Hair Donation
For the last couple of months I've been growing my hair to donate it.
It seems insensitive but I've never really cared about my hair. I've had it long and I've had it shaved and everything in between. I've had shitty hair cuts done with kitchen scissors and terrible home hair dye jobs and I've never really been precious about it. That being said maybe its because I always new that no matter what I did it would grow back or out. And knowing how quick my hair grows it would never be that long until it was a blank canvas again.
But I can't imagine losing my hair permanently or unexpectedly and without my choice. So I've often had a odd sense of guilt about not fully appreciating what I have.
A few months ago...
I was growing out my shaved pixie cut and it was getting annoyingly long for me so I decided I needed a cut. I remember looking in the mirror and realising that I probably needed four or five inches cut off. And I suddenly realised what a waste it was. 'I could probably make a wig out of this'. So I decided to look up how long hair would need to be to be donated and how easy it would be. According the charity I found 'the little princess trust' they need your hair to be at least 7 inches long but more than 12 is the dream. Apparently you can make an awesome long wig with that. Well I couldn't cut it then until it was 12 inches. I'm stubborn I guess. So about 6 months of seriously annoying hair growth later it felt like the time had come. It was long enough.
I know its a tricky thing to complain about given why I was doing this but I hate having long hair. It might be to do with my asperger's or maybe its just a comfort thing but some days I cant stand having makeup on or even moisturiser or my hair down or anything in my face. So it's been really tricky for me. I think its also good for me given that I hate change that I'm so ruthless with my hair. Its a small change in the grand scheme of things but it helps me to make safe little changes often. It almost like exposure therapy for me. So leaving it for so long has been a struggle and I had the most massive panic attacks in the days leading up to the cut and didn't sleep the night before.

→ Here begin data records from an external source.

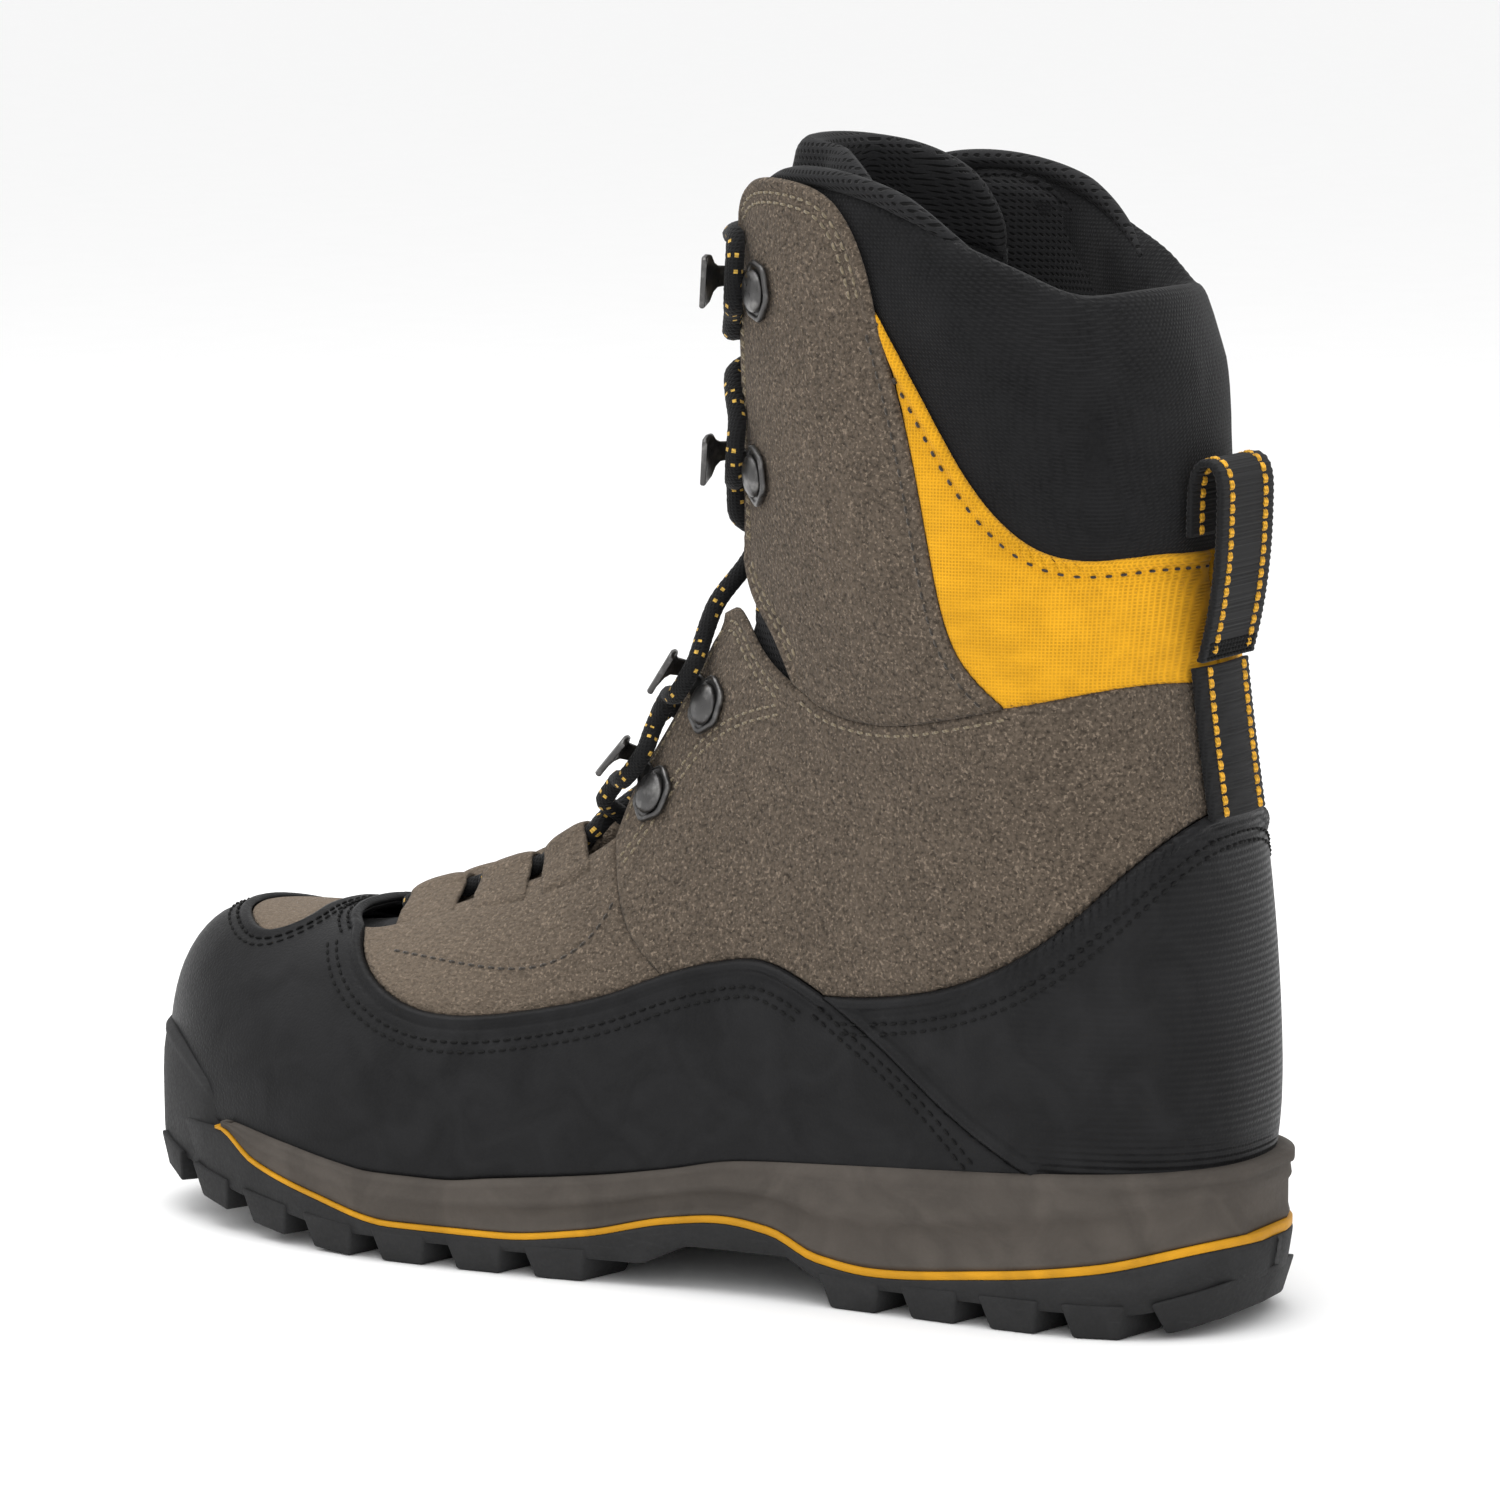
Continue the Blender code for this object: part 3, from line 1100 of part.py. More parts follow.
def make_back_webbing(mats, boot):
    strip_path = [(back_line(z, 1.0 + WEBBING_THICKNESS / 2), z) for z in np.linspace(117.5, 149.0, 6)]
    strap("heel_strip", strip_path, WEBBING_THICKNESS, WEBBING_WIDTH, mats["webbing"], boot)
    foot = back_line(150.5, 1.6)
    inner_foot = back_line(178.0, 1.6)
    loop_path = [
        (foot + 0.4, 150.2), (foot + 2.0, 157), (foot + 3.6, 166), (foot + 4.6, 176), (foot + 4.9, 186),
        (foot + 4.4, 191.5), (foot + 2.6, 194.2), (foot + 0.2, 194.4), (inner_foot + 1.0, 192.0),
        (inner_foot + 0.2, 187.0), (inner_foot, 178.0),
    ]
    loop = strap("pull_loop", loop_path, WEBBING_THICKNESS, WEBBING_WIDTH, mats["webbing"], boot)
    move_origin(loop, *LOOP_AXIS)


# ---------------------------------------------------------------- whole boot

def main():
    boot, cutters = empty_scene()
    mats = make_materials()
    make_sole(mats, boot, cutters)
    make_upper(mats, boot)
    make_inner_layers(mats, boot)
    make_tunnels(mats, boot)
    make_hooks(mats, boot, cutters)
    make_lace(mats, boot)
    make_back_webbing(mats, boot)


main()
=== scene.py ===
"""Looks of the mountaineering boot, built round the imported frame.

Shapes are worked out in millimetres on the same surface as the CAD model, the last, and become
metres when a mesh is made. A place on the last is (u, w): u counts the sections from the toe tip (0)
over the instep to the top of the shaft (14), and w runs round a section from the front ridge (0) over
the medial side to the sole or the back (1). The lateral side has negative w.
"""
import math

import bmesh
import bpy
import numpy as np
from mathutils import Matrix, Vector
from mathutils.geometry import delaunay_2d_cdt
from mathutils.kdtree import KDTree


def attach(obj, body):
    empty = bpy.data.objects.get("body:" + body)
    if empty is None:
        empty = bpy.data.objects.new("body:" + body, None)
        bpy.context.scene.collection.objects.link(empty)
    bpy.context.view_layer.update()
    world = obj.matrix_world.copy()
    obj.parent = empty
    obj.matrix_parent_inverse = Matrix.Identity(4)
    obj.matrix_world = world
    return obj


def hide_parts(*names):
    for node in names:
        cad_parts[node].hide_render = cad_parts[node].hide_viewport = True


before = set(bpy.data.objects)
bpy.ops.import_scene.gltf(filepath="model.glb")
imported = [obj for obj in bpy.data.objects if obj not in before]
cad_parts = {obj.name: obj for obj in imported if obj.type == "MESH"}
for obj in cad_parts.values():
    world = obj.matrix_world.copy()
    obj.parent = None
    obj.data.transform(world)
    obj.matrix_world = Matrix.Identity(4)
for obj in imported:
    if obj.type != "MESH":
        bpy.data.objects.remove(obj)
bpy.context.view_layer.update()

MM = 0.001
ORIGIN = np.array((1.25, 4.61, 0.0))
SIDES = (("medial", 1), ("lateral", -1))

# The last: front y z, back y z, medial and lateral half width, centre x, how far back the widest
# place is, and the roundness of the front and back halves
SECTIONS = (
    (-148.5, 45, -148.5, 35, 0.5, 0.5, 8, 0.50, 2.2, 2.4),
    (-147, 57, -147.5, 20, 10, 10, 8, 0.55, 2.2, 2.6),
    (-142, 66, -142, 11, 18, 18, 7, 0.62, 2.3, 2.8),
    (-126, 74, -122, 5, 33, 33, 5, 0.70, 2.4, 3.0),
    (-100, 75, -90, 3, 44, 46, 3, 0.74, 2.3, 3.2),
    (-74, 82, -50, 3, 47, 52, 1, 0.76, 2.1, 3.2),
    (-50, 91, -5, 3, 43, 48, 0, 0.76, 2.0, 3.0),
    (-32, 104, 45, 3, 38, 42, 0, 0.72, 1.9, 2.8),
    (-19, 123, 100, 3, 36, 38, 0, 0.68, 1.9, 2.6),
    (-7, 143, 133, 24, 37, 38, 0, 0.64, 1.9, 2.4),
    (5, 162, 138, 62, 38, 39, 0, 0.60, 2.0, 2.3),
    (9, 182, 134, 100, 41, 42, 0, 0.56, 2.0, 2.3),
    (10, 202, 128, 140, 44, 45, 0, 0.53, 2.0, 2.2),
    (10, 222, 124, 180, 45, 46, 0, 0.50, 2.0, 2.1),
    (10, 242, 121, 215, 46, 47, 0, 0.50, 2.0, 2.1),
    (11, 265, 115, 255, 46, 47, 0, 0.50, 2.0, 2.1),
)
SECTION_PLACES = (0, 0.5, 1, 2, 3, 4, 5, 6, 7, 8, 9, 10, 11, 12, 13, 14)
TOP = SECTION_PLACES[-1]
U_PER_SECTION = 20
W_CELLS = 160

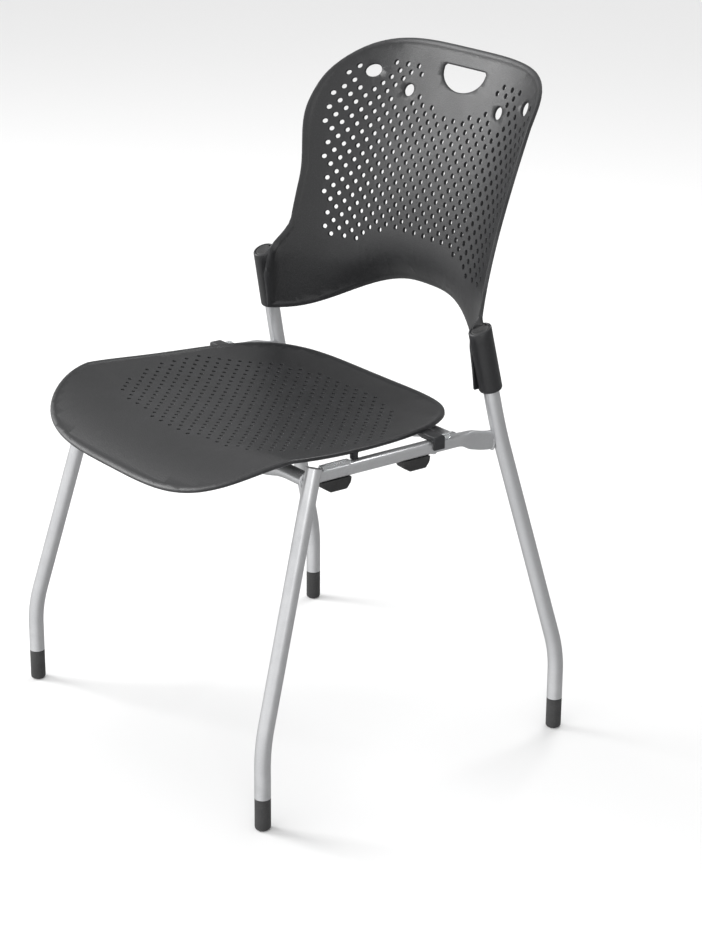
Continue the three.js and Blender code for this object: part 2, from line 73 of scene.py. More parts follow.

But I managed to make it down to the hairdressers. She sectioned my hair in two and wrapped it in bands. Then the next thing I know the scissors were out and she was halfway through one of them. There was no going back. She cut the two of them off and there was a sudden weight lifted off me. Emotionally and physically. I was chuffed. In the end I was left with a short blunt bob and I'm in love. Not to mention the fact that I had 14 INCHES of hair cut off !! Its an amazing feeling to make a goal and achieve it. And I'm so happy that my hair will be going to someone that will really love it. I just hope that they can use all of it.